10 min read · April 24, 2026

Master Amazon's 16 Leadership Principles with proven STAR stories. Concrete prep strategies for SDE, Principal, and EM candidates.

Amazon interviews are not like other tech interviews. LeetCode fluency matters, but it won't save you if you can't demonstrate the Leadership Principles (LPs) with crisp, specific behavioral stories. Amazon uses LPs as its actual operating system — they show up in hiring, performance reviews, promotion decisions, and daily disagreements in the office. If you treat them as a box-ticking exercise, experienced interviewers will see through you in the first five minutes. This guide tells you exactly how to prepare, what Amazon is really listening for, and how to avoid the mistakes that tank otherwise strong candidates.

The 16 Leadership Principles Are a Belief System, Not a Checklist

Amazon's 16 Leadership Principles are: Customer Obsession, Ownership, Invent and Simplify, Are Right A Lot, Learn and Be Curious, Hire and Develop the Best, Insist on the Highest Standards, Think Big, Bias for Action, Frugality, Earn Trust, Dive Deep, Have Backbone; Disagree and Agree, Deliver Results, Strive to be Earth's Best Employer, and Success and Scale Bring Broad Responsibility.

The last two were added in 2021 and get asked less frequently, but don't skip them if you're targeting L6+ or people-management roles.

The critical mindset shift: Amazon doesn't want you to recite definitions. They want behavioral evidence that you already operate this way. Every question an Amazon interviewer asks — even the system design follow-ups — is an attempt to triangulate which LPs you embody naturally and which ones you're faking. Prepare accordingly.

"Amazon interviewers are explicitly trained to probe for specificity. Vague answers signal that the story didn't happen — or that you weren't actually driving it."

How STAR Stories Actually Work at Amazon (And Where Most People Get It Wrong)

STAR stands for Situation, Task, Action, Result. You've heard this. Here's what the guides don't tell you:

Amazon weights the A (Action) at roughly 60% of the score. Interviewers want to know what you specifically did, not what your team did, not what your manager decided. The word "we" is a yellow flag. Use it sparingly and always follow it with "my specific contribution was."

The most common failures:

  • Too much Situation. Candidates spend three minutes explaining the business context and run out of time before the results. Cap your S+T at 60-90 seconds.
  • Actions that are actually decisions, not actions. "I decided we should refactor the service" is not an action story. Walk through what you actually did — the RFC you wrote, the engineers you convinced, the metrics you defined.
  • Results without numbers. "The project was successful" tells an Amazon interviewer nothing. "Latency dropped 35%, which reduced cart abandonment by 8% and recovered an estimated $2M in annualized GMV" is a result.
  • Borrowing stories from your team. Interviewers will ask follow-up questions that expose whether you were actually in the driver's seat. If you weren't, pick a different story.

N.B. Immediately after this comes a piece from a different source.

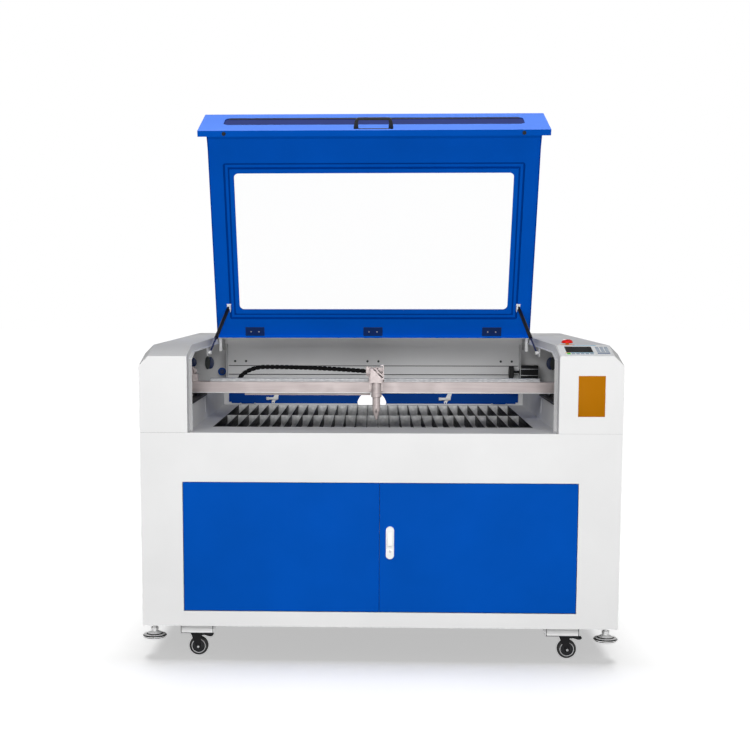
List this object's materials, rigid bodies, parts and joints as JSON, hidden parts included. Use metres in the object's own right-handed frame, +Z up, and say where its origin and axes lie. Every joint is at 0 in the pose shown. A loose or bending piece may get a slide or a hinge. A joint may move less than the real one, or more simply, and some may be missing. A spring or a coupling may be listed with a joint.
{
  "type": "laser engraver",
  "caption": "Floor-standing flat-bed laser engraver: blue hinged lid with window on gas struts, moving gantry and head over a knife-blade bed, cabinet doors below, castors and levelling feet",
  "frame": {"origin": "middle of the footprint on the floor, lid open", "axes": "+X to the operator's right, +Y from the front to the back, +Z up"},
  "size_m": [1.87, 1.622, 2.1767],
  "materials": {
    "white_sheet": "white powder coat, fine texture",
    "blue_sheet": "blue powder coat",
    "grey_sheet": "light grey powder coat",
    "black_steel": "black finish",
    "steel": "ground steel",
    "zinc": "zinc-plated sheet",
    "dark_chrome": "dark chrome",
    "aluminium": "anodised",
    "rubber": "black rubber",
    "tyre": "moulded black tread",
    "black_plastic": "moulded, slight sheen",
    "clear": "clear acrylic sheet",
    "panel": "printed membrane, plain here",
    "red_plastic": "moulded red",
    "mirror_mount": "machined"
  },
  "bodies": {
    "cabinet": {"base_cabinet": "white_sheet", "castor_boxes": "white_sheet", "pins_and_nuts": "steel", "cover_left": "white_sheet", "cover_right": "white_sheet", "bay_walls": "grey_sheet", "rear_wall": "grey_sheet", "rear_deck": "white_sheet", "back_panel": "white_sheet", "exhaust_duct": "zinc", "chip_funnel": "grey_sheet", "bed_frame": "grey_sheet", "knife_blades": "steel", "y_rails": "black_steel", "drive_belts": "rubber", "bay_brackets": "zinc", "y_motor": "black_steel", "deck_hinges": "zinc", "control_panel": "panel"},
    "lid": {"lid_shell": "blue_sheet", "lid_panes": "clear", "lid_fittings": "black_plastic", "lid_hinges": "zinc"},
    "strut_rod_left": {"strut_rod_l": "steel"},
    "strut_rod_right": {"strut_rod_r": "steel"},
    "strut_cylinder_left": {"strut_body_l": "black_steel"},
    "strut_cylinder_right": {"strut_body_r": "black_steel"},
    "left_door": {"door_left": "blue_sheet"},
    "right_door": {"door_right": "blue_sheet", "door_lock": "black_plastic"},
    "lock_handle": {"lock_paddle": "dark_chrome"},
    "rear_flap": {"rear_flap": "blue_sheet"},
    "flap_latch_left": {"flap_latch_l": "white_sheet"},
    "flap_latch_right": {"flap_latch_r": "white_sheet"},
    "gantry": {"x_beam": "aluminium", "x_rail": "black_steel", "beam_ends": "aluminium", "mirror_two": "mirror_mount", "cable_chain": "black_plastic"},
    "head": {"head_carriage": "mirror_mount", "head_mirror": "mirror_mount"},
    "focus_tube": {"focus_tube": "mirror_mount"},
    "y_shaft": {"cross_shaft": "steel"},
    "front_pulleys": {"idler_pulleys": "steel"},
    "motor_shaft": {"motor_pulley": "steel"},
    "emergency_stop": {"estop_button": "red_plastic"},
    "swivel_fl": {"castor_fork_fl": "black_steel"},
    "wheel_fl": {"castor_wheel_fl": "tyre"},
    "brake_fl": {"brake_pedal_fl": "black_steel"},
    "foot_fl": {"levelling_foot_fl": "dark_chrome"},
    "swivel_fr": {"castor_fork_fr": "black_steel"},
    "wheel_fr": {"castor_wheel_fr": "tyre"},
    "brake_fr": {"brake_pedal_fr": "black_steel"},
    "foot_fr": {"levelling_foot_fr": "dark_chrome"},
    "swivel_bl": {"castor_fork_bl": "black_steel"},
    "wheel_bl": {"castor_wheel_bl": "tyre"},
    "foot_bl": {"levelling_foot_bl": "dark_chrome"},
    "swivel_br": {"castor_fork_br": "black_steel"},
    "wheel_br": {"castor_wheel_br": "tyre"},
    "foot_br": {"levelling_foot_br": "dark_chrome"}
  },
  "joints": [
    {"name": "lid_hinge", "type": "hinge", "parent": "cabinet", "child": "lid", "pos_m": [-0.0295, 0.231, 1.229], "axis": [1, 0, 0], "range_deg": [0, 70]},
    {"name": "strut_swing_left", "type": "hinge", "parent": "cabinet", "child": "strut_rod_left", "pos_m": [-0.72, -0.226, 1.179], "axis": [0.9905, -0.1262, 0.0554], "range_deg": [-21.82, 0]},
    {"name": "strut_stroke_left", "type": "slide", "parent": "strut_rod_left", "child": "strut_cylinder_left", "axis": [0.0904, 0.8983, 0.43], "range_m": [-0.1104, 0]},
    {"name": "strut_swing_right", "type": "hinge", "parent": "cabinet", "child": "strut_rod_right", "pos_m": [0.661, -0.226, 1.179], "axis": [0.9905, 0.1262, -0.0554], "range_deg": [-21.82, 0]},
    {"name": "strut_stroke_right", "type": "slide", "parent": "strut_rod_right", "child": "strut_cylinder_right", "axis": [-0.0904, 0.8983, 0.43], "range_m": [-0.1104, 0]},
    {"name": "left_door_hinge", "type": "hinge", "parent": "cabinet", "child": "left_door", "pos_m": [-0.7563, -0.787, 0.452], "axis": [0, 0, 1], "range_deg": [-100, 0]},
    {"name": "right_door_hinge", "type": "hinge", "parent": "cabinet", "child": "right_door", "pos_m": [0.7563, -0.787, 0.452], "axis": [0, 0, 1], "range_deg": [0, 100]},
    {"name": "lock_handle_pivot", "type": "hinge", "parent": "right_door", "child": "lock_handle", "pos_m": [0.041, -0.797, 0.514], "axis": [1, 0, 0], "range_deg": [-35, 0], "stiffness_Nm_per_rad": 0.3},
    {"name": "flap_hinge", "type": "hinge", "parent": "cabinet", "child": "rear_flap", "pos_m": [-0.0295, 0.4541, 0.9056], "axis": [1, 0, 0], "range_deg": [0, 65]},
    {"name": "flap_latch_turn_left", "type": "hinge", "parent": "rear_flap", "child": "flap_latch_left", "pos_m": [-0.497, 0.449, 0.93], "axis": [0, 1, 0], "range_deg": [0, 90]},
    {"name": "flap_latch_turn_right", "type": "hinge", "parent": "rear_flap", "child": "flap_latch_right", "pos_m": [0.323, 0.449, 0.93], "axis": [0, 1, 0], "range_deg": [0, 90]},
    {"name": "gantry_travel", "type": "slide", "parent": "cabinet", "child": "gantry", "axis": [0, 1, 0], "range_m": [-0.165, 0.665]},
    {"name": "head_travel", "type": "slide", "parent": "gantry", "child": "head", "axis": [1, 0, 0], "range_m": [-0.62, 0.6]},
    {"name": "focus_slide", "type": "slide", "parent": "head", "child": "focus_tube", "axis": [0, 0, 1], "range_m": [-0.008, 0.012]},
    {"name": "emergency_stop_push", "type": "slide", "parent": "cabinet", "child": "emergency_stop", "axis": [0, 0, 1], "range_m": [-0.005, 0], "stiffness_N_per_m": 800},
    {"name": "swivel_turn_fl", "type": "hinge", "parent": "cabinet", "child": "swivel_fl", "pos_m": [-0.728, -0.706, 0.11], "axis": [0, 0, 1], "continuous": true},
    {"name": "wheel_turn_fl", "type": "hinge", "parent": "swivel_fl", "child": "wheel_fl", "pos_m": [-0.716, -0.706, 0.0375], "axis": [0, 1, 0], "continuous": true},
    {"name": "brake_press_fl", "type": "hinge", "parent": "swivel_fl", "child": "brake_fl", "pos_m": [-0.698, -0.706, 0.086], "axis": [0, 1, 0], "range_deg": [0, 14]},
    {"name": "foot_screw_fl", "type": "slide", "parent": "cabinet", "child": "foot_fl", "axis": [0, 0, 1], "range_m": [-0.075, 0.008]},
    {"name": "swivel_turn_fr", "type": "hinge", "parent": "cabinet", "child": "swivel_fr", "pos_m": [0.728, -0.706, 0.11], "axis": [0, 0, 1], "continuous": true},
    {"name": "wheel_turn_fr", "type": "hinge", "parent": "swivel_fr", "child": "wheel_fr", "pos_m": [0.74, -0.706, 0.0375], "axis": [0, 1, 0], "continuous": true},
    {"name": "brake_press_fr", "type": "hinge", "parent": "swivel_fr", "child": "brake_fr", "pos_m": [0.758, -0.706, 0.086], "axis": [0, 1, 0], "range_deg": [0, 14]},
    {"name": "foot_screw_fr", "type": "slide", "parent": "cabinet", "child": "foot_fr", "axis": [0, 0, 1], "range_m": [-0.075, 0.008]},
    {"name": "swivel_turn_bl", "type": "hinge", "parent": "cabinet", "child": "swivel_bl", "pos_m": [-0.728, 0.664, 0.11], "axis": [0, 0, 1], "continuous": true},
    {"name": "wheel_turn_bl", "type": "hinge", "parent": "swivel_bl", "child": "wheel_bl", "pos_m": [-0.716, 0.664, 0.0375], "axis": [0, 1, 0], "continuous": true},
    {"name": "foot_screw_bl", "type": "slide", "parent": "cabinet", "child": "foot_bl", "axis": [0, 0, 1], "range_m": [-0.075, 0.008]},
    {"name": "swivel_turn_br", "type": "hinge", "parent": "cabinet", "child": "swivel_br", "pos_m": [0.728, 0.664, 0.11], "axis": [0, 0, 1], "continuous": true},
    {"name": "wheel_turn_br", "type": "hinge", "parent": "swivel_br", "child": "wheel_br", "pos_m": [0.74, 0.664, 0.0375], "axis": [0, 1, 0], "continuous": true},
    {"name": "foot_screw_br", "type": "slide", "parent": "cabinet", "child": "foot_br", "axis": [0, 0, 1], "range_m": [-0.075, 0.008]},
    {"name": "y_shaft_turn", "type": "hinge", "parent": "cabinet", "child": "y_shaft", "pos_m": [0, 0.424, 0.985], "axis": [1, 0, 0], "range_deg": [-2420.2, 601.2]},
    {"name": "front_pulley_turn", "type": "hinge", "parent": "cabinet", "child": "front_pulleys", "pos_m": [0, -0.681, 0.985], "axis": [1, 0, 0], "range_deg": [-2420.2, 601.2]},
    {"name": "motor_turn", "type": "hinge", "parent": "cabinet", "child": "motor_shaft", "pos_m": [0, 0.424, 1.0585], "axis": [1, 0, 0], "range_deg": [-2420.2, 601.2]}
  ],
  "couplings": [
    {"joint": "strut_swing_left", "follows": "lid_hinge", "ratio": -0.31147},
    {"joint": "strut_stroke_left", "follows": "lid_hinge", "m_per_rad": -0.090245},
    {"joint": "strut_swing_right", "follows": "lid_hinge", "ratio": -0.31147},
    {"joint": "strut_stroke_right", "follows": "lid_hinge", "m_per_rad": -0.090245},
    {"joint": "y_shaft_turn", "follows": "gantry_travel", "rad_per_m": -63.492},
    {"joint": "front_pulley_turn", "follows": "gantry_travel", "rad_per_m": -63.492},
    {"joint": "motor_turn", "follows": "gantry_travel", "rad_per_m": -63.492}
  ]
}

A strong STAR story at Amazon runs 3-4 minutes unprompted and leaves room for 2-3 follow-up questions without you running out of depth.

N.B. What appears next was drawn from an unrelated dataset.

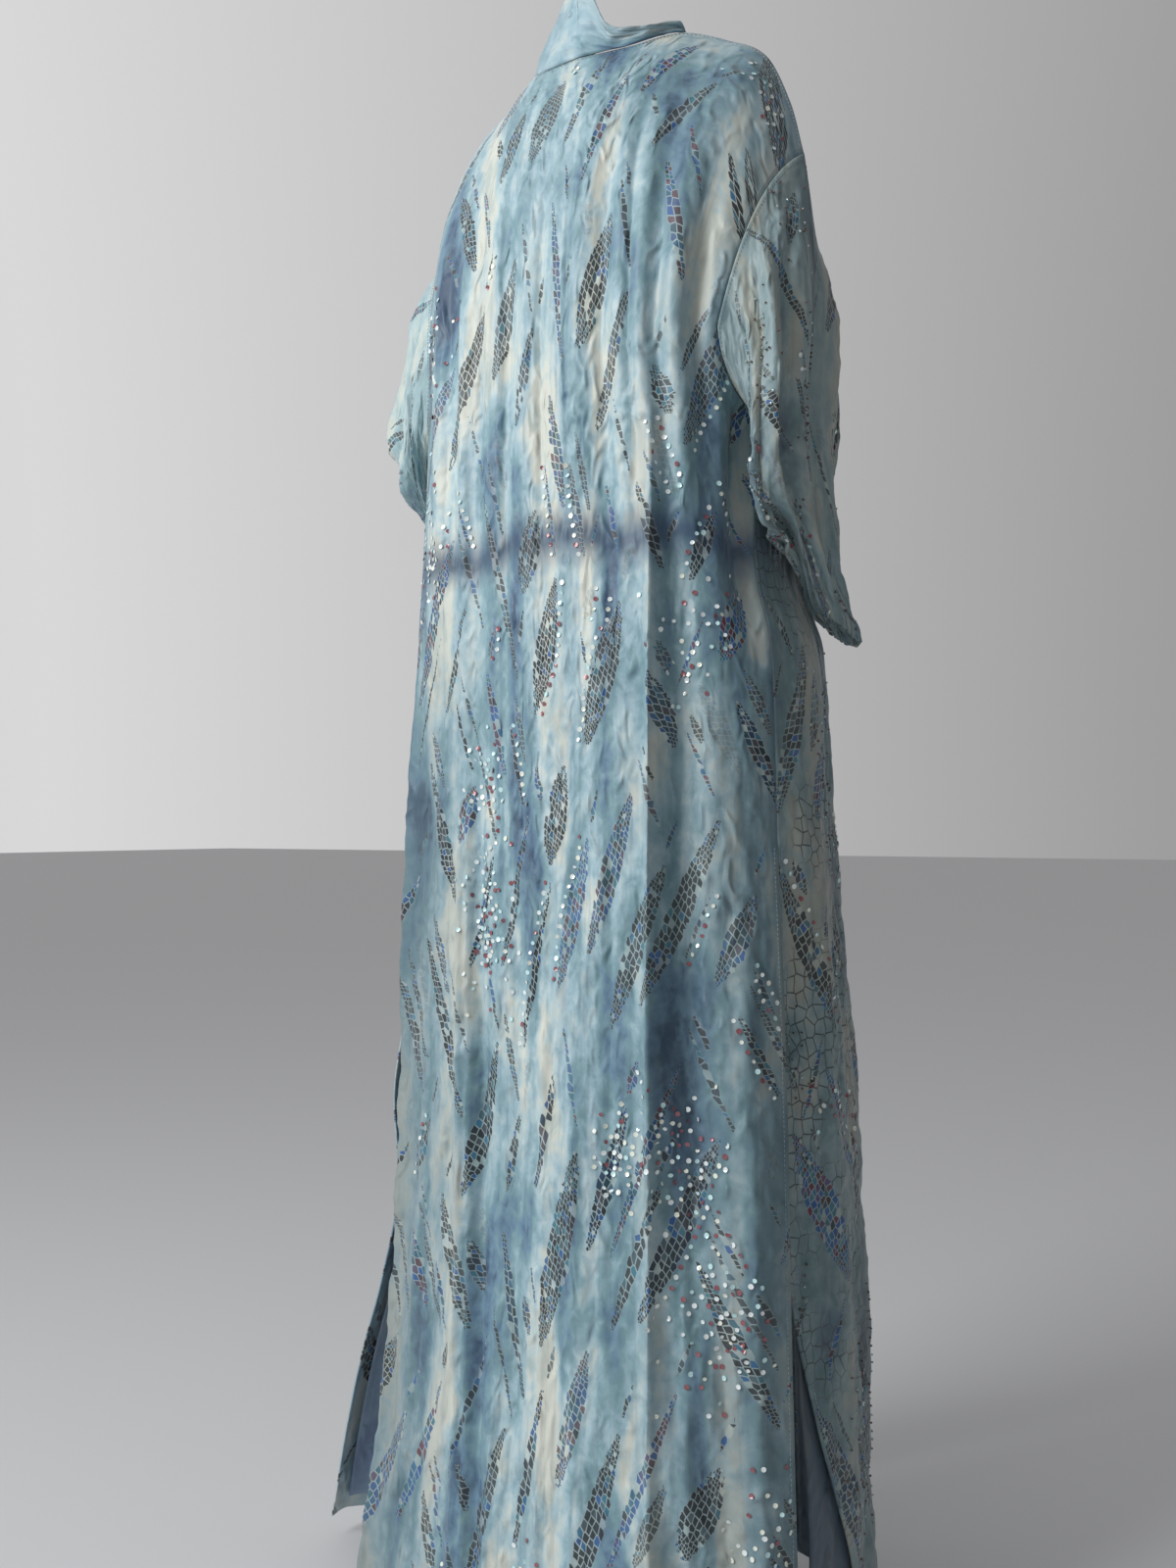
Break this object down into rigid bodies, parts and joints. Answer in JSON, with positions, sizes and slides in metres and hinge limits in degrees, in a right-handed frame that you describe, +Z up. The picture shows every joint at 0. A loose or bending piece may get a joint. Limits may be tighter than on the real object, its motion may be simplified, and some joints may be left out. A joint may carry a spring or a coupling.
{
  "type": "kimono",
  "caption": "Floor-length open kimono robe in printed silk, worn and hollow, with wide sleeves, a collar band and open side slits.",
  "frame": {"origin": "base of the neck, midway between the shoulders that hold the robe up", "axes": "+Z up, +Y to the wearer's back, +X to the wearer's left"},
  "size_m": [0.5657, 0.3557, 1.5362],
  "materials": {
    "printed_silk": "soft silk sheen, streaked pale blue and grey with a pebble-scale print",
    "lining_silk": "plain lavender-blue silk",
    "band_silk": "soft silk sheen, streaked blue"
  },
  "bodies": {
    "root": {"back_panel": "printed_silk", "front_left": "printed_silk", "front_right": "printed_silk", "front_lining_left": "lining_silk", "front_lining_right": "lining_silk", "sleeve_left": "printed_silk", "sleeve_right": "printed_silk", "collar_band": "band_silk"}
  },
  "joints": []
}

Map Your Stories to the Principles Before You Walk In

Don't wing this. Build a story matrix before your first interview round.

Here's the method:

  1. List your 8-12 strongest career stories — moments where you made a measurable impact, navigated conflict, took a risk, or reversed a bad decision.
  2. For each story, identify which 2-3 LPs it best demonstrates.
  3. Note the quantified result for each story.
  4. Flag any LP that has fewer than two strong stories mapped to it — those are your prep gaps.
  5. Write out the full STAR narrative for your top 6 stories in a doc. Read them aloud. Time yourself.

For a Senior SDE (L5) or Principal (L6/L7) candidate, you should have ready stories for at minimum: Customer Obsession, Ownership, Dive Deep, Deliver Results, Bias for Action, Disagree and Agree, and Invent and Simplify. These are the highest-frequency LPs in engineering loops.

For Engineering Manager candidates, add Hire and Develop the Best and Earn Trust to that priority list.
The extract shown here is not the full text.